What to do: Exactly reproduce the lines that follow.

'''

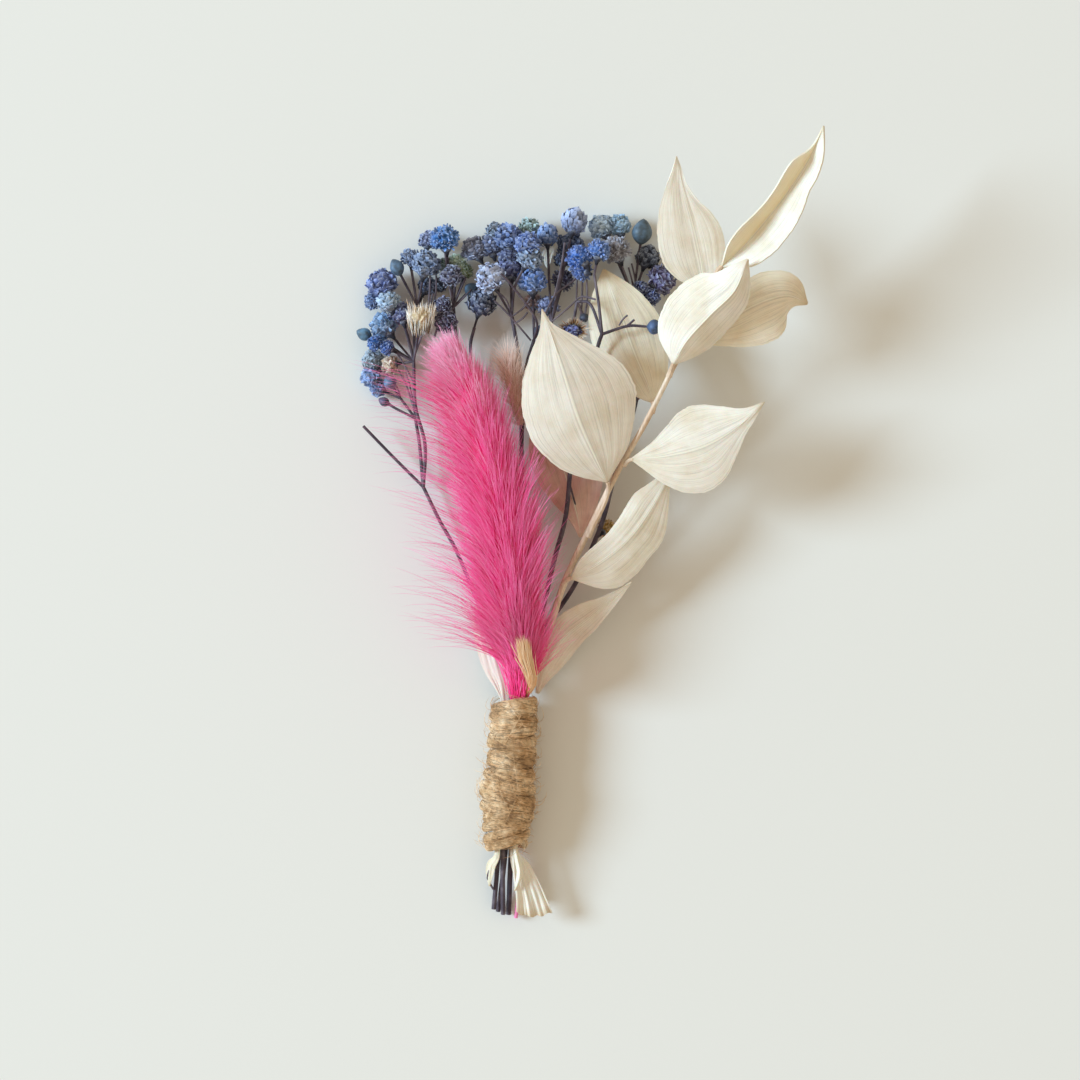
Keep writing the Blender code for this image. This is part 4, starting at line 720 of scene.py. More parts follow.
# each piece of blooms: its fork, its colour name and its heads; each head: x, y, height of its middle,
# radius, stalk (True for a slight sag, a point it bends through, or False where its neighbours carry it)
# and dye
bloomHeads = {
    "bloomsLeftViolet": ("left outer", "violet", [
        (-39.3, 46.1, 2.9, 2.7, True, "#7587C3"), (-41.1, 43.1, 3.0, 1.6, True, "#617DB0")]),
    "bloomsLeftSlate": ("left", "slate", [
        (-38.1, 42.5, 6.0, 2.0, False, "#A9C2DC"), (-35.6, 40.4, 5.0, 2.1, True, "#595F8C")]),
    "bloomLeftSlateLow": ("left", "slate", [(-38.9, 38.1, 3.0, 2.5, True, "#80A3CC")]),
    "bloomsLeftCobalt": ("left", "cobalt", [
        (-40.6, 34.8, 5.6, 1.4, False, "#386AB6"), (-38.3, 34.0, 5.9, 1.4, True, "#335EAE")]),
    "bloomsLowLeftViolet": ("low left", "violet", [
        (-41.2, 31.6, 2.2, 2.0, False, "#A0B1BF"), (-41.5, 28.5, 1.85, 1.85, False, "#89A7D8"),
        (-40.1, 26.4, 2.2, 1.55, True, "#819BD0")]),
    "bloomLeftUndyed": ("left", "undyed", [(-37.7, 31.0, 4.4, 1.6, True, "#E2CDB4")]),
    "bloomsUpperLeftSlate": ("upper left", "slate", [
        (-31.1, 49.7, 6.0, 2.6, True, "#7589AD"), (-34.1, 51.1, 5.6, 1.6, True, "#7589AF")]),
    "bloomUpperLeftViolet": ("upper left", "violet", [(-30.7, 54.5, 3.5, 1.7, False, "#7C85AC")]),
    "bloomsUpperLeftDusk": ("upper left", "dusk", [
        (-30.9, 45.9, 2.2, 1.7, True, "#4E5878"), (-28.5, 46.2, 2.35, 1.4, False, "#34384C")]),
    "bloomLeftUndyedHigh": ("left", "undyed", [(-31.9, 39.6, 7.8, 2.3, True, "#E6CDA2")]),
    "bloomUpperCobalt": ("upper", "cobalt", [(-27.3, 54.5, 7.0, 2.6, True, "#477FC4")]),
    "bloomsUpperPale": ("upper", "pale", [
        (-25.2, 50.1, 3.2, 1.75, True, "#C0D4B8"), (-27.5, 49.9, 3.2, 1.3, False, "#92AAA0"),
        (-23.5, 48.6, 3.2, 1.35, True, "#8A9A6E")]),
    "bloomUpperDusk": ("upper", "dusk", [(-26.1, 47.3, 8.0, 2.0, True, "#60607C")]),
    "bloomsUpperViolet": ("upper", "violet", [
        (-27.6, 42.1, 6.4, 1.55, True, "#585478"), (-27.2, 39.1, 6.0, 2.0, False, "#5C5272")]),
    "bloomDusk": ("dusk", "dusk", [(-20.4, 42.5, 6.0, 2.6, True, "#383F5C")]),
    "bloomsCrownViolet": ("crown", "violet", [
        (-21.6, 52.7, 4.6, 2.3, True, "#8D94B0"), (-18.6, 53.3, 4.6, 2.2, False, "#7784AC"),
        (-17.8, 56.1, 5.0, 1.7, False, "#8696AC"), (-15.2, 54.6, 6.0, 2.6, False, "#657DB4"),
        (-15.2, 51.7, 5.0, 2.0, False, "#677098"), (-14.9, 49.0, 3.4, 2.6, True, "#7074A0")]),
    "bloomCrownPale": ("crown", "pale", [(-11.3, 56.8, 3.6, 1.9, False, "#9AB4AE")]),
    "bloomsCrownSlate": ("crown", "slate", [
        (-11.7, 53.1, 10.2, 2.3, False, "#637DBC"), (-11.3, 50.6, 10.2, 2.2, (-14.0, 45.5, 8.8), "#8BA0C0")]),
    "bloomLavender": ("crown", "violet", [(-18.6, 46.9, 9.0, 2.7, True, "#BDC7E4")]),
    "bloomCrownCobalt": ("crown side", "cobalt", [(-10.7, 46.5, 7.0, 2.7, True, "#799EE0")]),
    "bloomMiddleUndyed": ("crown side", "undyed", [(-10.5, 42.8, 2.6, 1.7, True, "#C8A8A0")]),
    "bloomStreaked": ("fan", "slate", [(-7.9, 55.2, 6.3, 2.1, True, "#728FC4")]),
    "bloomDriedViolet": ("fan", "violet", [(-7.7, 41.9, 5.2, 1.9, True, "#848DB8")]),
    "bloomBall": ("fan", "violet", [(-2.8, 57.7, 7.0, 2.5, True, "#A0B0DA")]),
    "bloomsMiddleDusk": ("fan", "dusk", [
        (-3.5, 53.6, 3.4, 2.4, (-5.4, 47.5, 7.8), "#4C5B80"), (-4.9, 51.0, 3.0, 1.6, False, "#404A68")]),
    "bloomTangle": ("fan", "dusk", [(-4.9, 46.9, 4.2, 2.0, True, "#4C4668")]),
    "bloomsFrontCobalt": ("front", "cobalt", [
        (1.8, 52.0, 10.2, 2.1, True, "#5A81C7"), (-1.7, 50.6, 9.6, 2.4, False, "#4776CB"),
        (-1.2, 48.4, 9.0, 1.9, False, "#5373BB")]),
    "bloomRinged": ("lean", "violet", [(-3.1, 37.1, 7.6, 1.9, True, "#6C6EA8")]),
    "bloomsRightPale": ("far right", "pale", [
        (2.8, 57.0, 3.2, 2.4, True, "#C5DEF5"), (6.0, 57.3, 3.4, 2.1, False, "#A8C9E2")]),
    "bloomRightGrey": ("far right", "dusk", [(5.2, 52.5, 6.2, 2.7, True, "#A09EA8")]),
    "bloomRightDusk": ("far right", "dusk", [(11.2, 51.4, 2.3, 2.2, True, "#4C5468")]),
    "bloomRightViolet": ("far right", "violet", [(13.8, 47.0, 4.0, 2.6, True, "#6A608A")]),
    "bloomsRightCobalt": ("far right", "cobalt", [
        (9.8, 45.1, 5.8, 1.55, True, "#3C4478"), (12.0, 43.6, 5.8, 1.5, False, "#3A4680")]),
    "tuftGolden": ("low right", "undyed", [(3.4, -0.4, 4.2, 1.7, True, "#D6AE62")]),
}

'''

Answer to this task:
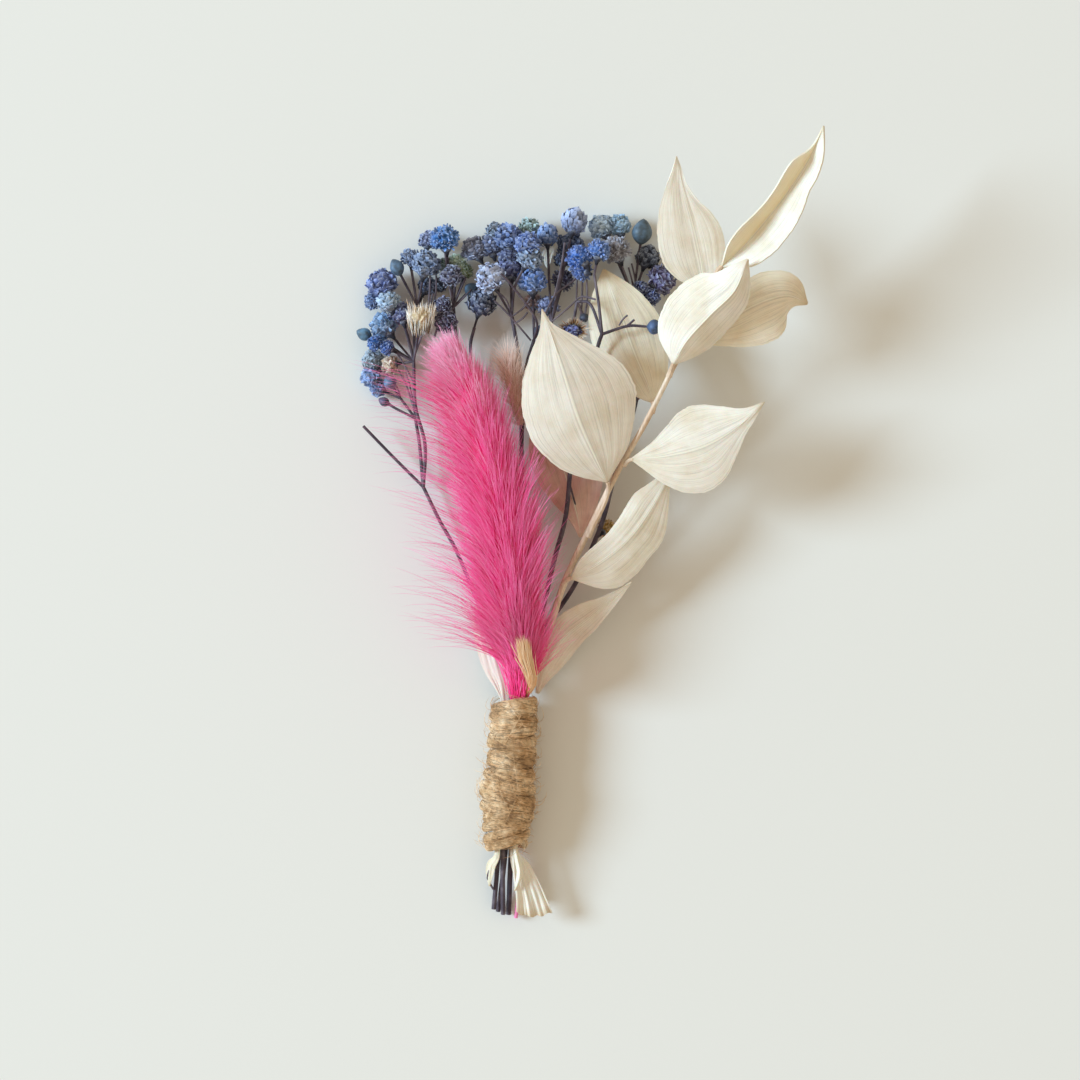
Keep writing the Blender code for this image. This is part 4, starting at line 720 of scene.py. More parts follow.
# each piece of blooms: its fork, its colour name and its heads; each head: x, y, height of its middle,
# radius, stalk (True for a slight sag, a point it bends through, or False where its neighbours carry it)
# and dye
bloomHeads = {
    "bloomsLeftViolet": ("left outer", "violet", [
        (-39.3, 46.1, 2.9, 2.7, True, "#7587C3"), (-41.1, 43.1, 3.0, 1.6, True, "#617DB0")]),
    "bloomsLeftSlate": ("left", "slate", [
        (-38.1, 42.5, 6.0, 2.0, False, "#A9C2DC"), (-35.6, 40.4, 5.0, 2.1, True, "#595F8C")]),
    "bloomLeftSlateLow": ("left", "slate", [(-38.9, 38.1, 3.0, 2.5, True, "#80A3CC")]),
    "bloomsLeftCobalt": ("left", "cobalt", [
        (-40.6, 34.8, 5.6, 1.4, False, "#386AB6"), (-38.3, 34.0, 5.9, 1.4, True, "#335EAE")]),
    "bloomsLowLeftViolet": ("low left", "violet", [
        (-41.2, 31.6, 2.2, 2.0, False, "#A0B1BF"), (-41.5, 28.5, 1.85, 1.85, False, "#89A7D8"),
        (-40.1, 26.4, 2.2, 1.55, True, "#819BD0")]),
    "bloomLeftUndyed": ("left", "undyed", [(-37.7, 31.0, 4.4, 1.6, True, "#E2CDB4")]),
    "bloomsUpperLeftSlate": ("upper left", "slate", [
        (-31.1, 49.7, 6.0, 2.6, True, "#7589AD"), (-34.1, 51.1, 5.6, 1.6, True, "#7589AF")]),
    "bloomUpperLeftViolet": ("upper left", "violet", [(-30.7, 54.5, 3.5, 1.7, False, "#7C85AC")]),
    "bloomsUpperLeftDusk": ("upper left", "dusk", [
        (-30.9, 45.9, 2.2, 1.7, True, "#4E5878"), (-28.5, 46.2, 2.35, 1.4, False, "#34384C")]),
    "bloomLeftUndyedHigh": ("left", "undyed", [(-31.9, 39.6, 7.8, 2.3, True, "#E6CDA2")]),
    "bloomUpperCobalt": ("upper", "cobalt", [(-27.3, 54.5, 7.0, 2.6, True, "#477FC4")]),
    "bloomsUpperPale": ("upper", "pale", [
        (-25.2, 50.1, 3.2, 1.75, True, "#C0D4B8"), (-27.5, 49.9, 3.2, 1.3, False, "#92AAA0"),
        (-23.5, 48.6, 3.2, 1.35, True, "#8A9A6E")]),
    "bloomUpperDusk": ("upper", "dusk", [(-26.1, 47.3, 8.0, 2.0, True, "#60607C")]),
    "bloomsUpperViolet": ("upper", "violet", [
        (-27.6, 42.1, 6.4, 1.55, True, "#585478"), (-27.2, 39.1, 6.0, 2.0, False, "#5C5272")]),
    "bloomDusk": ("dusk", "dusk", [(-20.4, 42.5, 6.0, 2.6, True, "#383F5C")]),
    "bloomsCrownViolet": ("crown", "violet", [
        (-21.6, 52.7, 4.6, 2.3, True, "#8D94B0"), (-18.6, 53.3, 4.6, 2.2, False, "#7784AC"),
        (-17.8, 56.1, 5.0, 1.7, False, "#8696AC"), (-15.2, 54.6, 6.0, 2.6, False, "#657DB4"),
        (-15.2, 51.7, 5.0, 2.0, False, "#677098"), (-14.9, 49.0, 3.4, 2.6, True, "#7074A0")]),
    "bloomCrownPale": ("crown", "pale", [(-11.3, 56.8, 3.6, 1.9, False, "#9AB4AE")]),
    "bloomsCrownSlate": ("crown", "slate", [
        (-11.7, 53.1, 10.2, 2.3, False, "#637DBC"), (-11.3, 50.6, 10.2, 2.2, (-14.0, 45.5, 8.8), "#8BA0C0")]),
    "bloomLavender": ("crown", "violet", [(-18.6, 46.9, 9.0, 2.7, True, "#BDC7E4")]),
    "bloomCrownCobalt": ("crown side", "cobalt", [(-10.7, 46.5, 7.0, 2.7, True, "#799EE0")]),
    "bloomMiddleUndyed": ("crown side", "undyed", [(-10.5, 42.8, 2.6, 1.7, True, "#C8A8A0")]),
    "bloomStreaked": ("fan", "slate", [(-7.9, 55.2, 6.3, 2.1, True, "#728FC4")]),
    "bloomDriedViolet": ("fan", "violet", [(-7.7, 41.9, 5.2, 1.9, True, "#848DB8")]),
    "bloomBall": ("fan", "violet", [(-2.8, 57.7, 7.0, 2.5, True, "#A0B0DA")]),
    "bloomsMiddleDusk": ("fan", "dusk", [
        (-3.5, 53.6, 3.4, 2.4, (-5.4, 47.5, 7.8), "#4C5B80"), (-4.9, 51.0, 3.0, 1.6, False, "#404A68")]),
    "bloomTangle": ("fan", "dusk", [(-4.9, 46.9, 4.2, 2.0, True, "#4C4668")]),
    "bloomsFrontCobalt": ("front", "cobalt", [
        (1.8, 52.0, 10.2, 2.1, True, "#5A81C7"), (-1.7, 50.6, 9.6, 2.4, False, "#4776CB"),
        (-1.2, 48.4, 9.0, 1.9, False, "#5373BB")]),
    "bloomRinged": ("lean", "violet", [(-3.1, 37.1, 7.6, 1.9, True, "#6C6EA8")]),
    "bloomsRightPale": ("far right", "pale", [
        (2.8, 57.0, 3.2, 2.4, True, "#C5DEF5"), (6.0, 57.3, 3.4, 2.1, False, "#A8C9E2")]),
    "bloomRightGrey": ("far right", "dusk", [(5.2, 52.5, 6.2, 2.7, True, "#A09EA8")]),
    "bloomRightDusk": ("far right", "dusk", [(11.2, 51.4, 2.3, 2.2, True, "#4C5468")]),
    "bloomRightViolet": ("far right", "violet", [(13.8, 47.0, 4.0, 2.6, True, "#6A608A")]),
    "bloomsRightCobalt": ("far right", "cobalt", [
        (9.8, 45.1, 5.8, 1.55, True, "#3C4478"), (12.0, 43.6, 5.8, 1.5, False, "#3A4680")]),
    "tuftGolden": ("low right", "undyed", [(3.4, -0.4, 4.2, 1.7, True, "#D6AE62")]),
}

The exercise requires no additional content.